Through her resolve to maintain her spiritual focus at any cost, St. Melangell reached a life of “glorious liberty” in which she truly participated as a daughter of God. Local tradition holds that St. Melangell was specially called by the Lord Himself to restore the Pennant Valley to Paradise. Hence, her very presence imbued the land, creatures and people with joy, peace and security. Her community imitated and memorialized her life, bequeathing the essence of sanctity to the area forever.
Little known outside Wales and Great Britain, the secluded Welsh shrine of St. Melangel, deep in the Berwyn Mountains, is dedicated to a sixth-century Irishwoman, an anchorite who lived here for many years, alone and unknown. An early Christian treasure, it is the oldest existing Romanesque shrine in northern Europe.

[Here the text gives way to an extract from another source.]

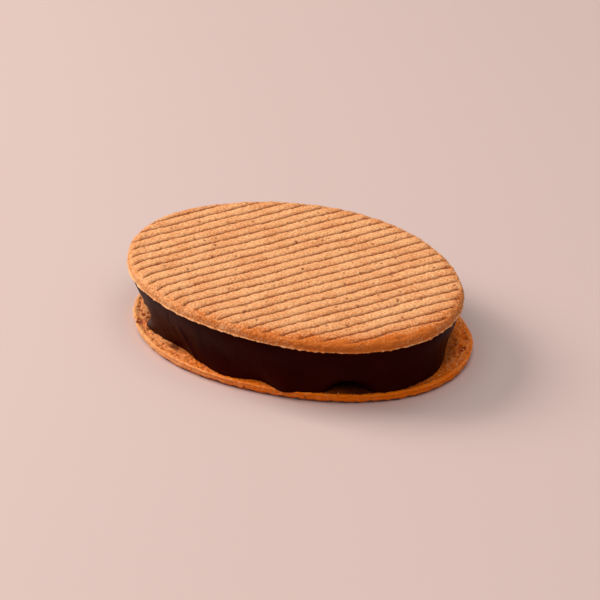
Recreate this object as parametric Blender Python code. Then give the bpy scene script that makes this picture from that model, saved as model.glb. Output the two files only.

When the church was restored in the 1960’s, Melangell’s relics were discovered under the chapel floor, and now more than 10,000 pilgrims a year come to ask for her intercession.
Nun Nectaria (McLees)
Troparion of St Melangell Tone 4
Blessed Melangell, /virgin and holy anchoress/
In your forest retreat you led a life of chastity./
Through your example your sisters learned
Godly obedience, faith and holy stillness. /
As the startled hare fled to you for refuge / may
we flee from the world to the mercies of Christ. //
Pray for us who would be pure in heart.
Doxastikon of St Melangell of the Stichera in the Plagal of the Second Tone
Today, in the exhalation of spring, the memory of the Venerable Melangell gives fragrance to the faithful as the lily of the field. For the fragrance of Christ, according to Paul, drives away the odor of death, and to her we cry out: Hail, you who shattered the infirmity of female nature, and with manliness of mind, you struggled as a bodiless one. Hail, the mark of royal glory, who walked the narrow way of asceticism. Hail, the root of Ireland divine in form, the protector and defender of Wales, and the protector of those who bear your name, who are in dangers. Intercede, we pray, to the Trinitarian God, that He have mercy on our souls.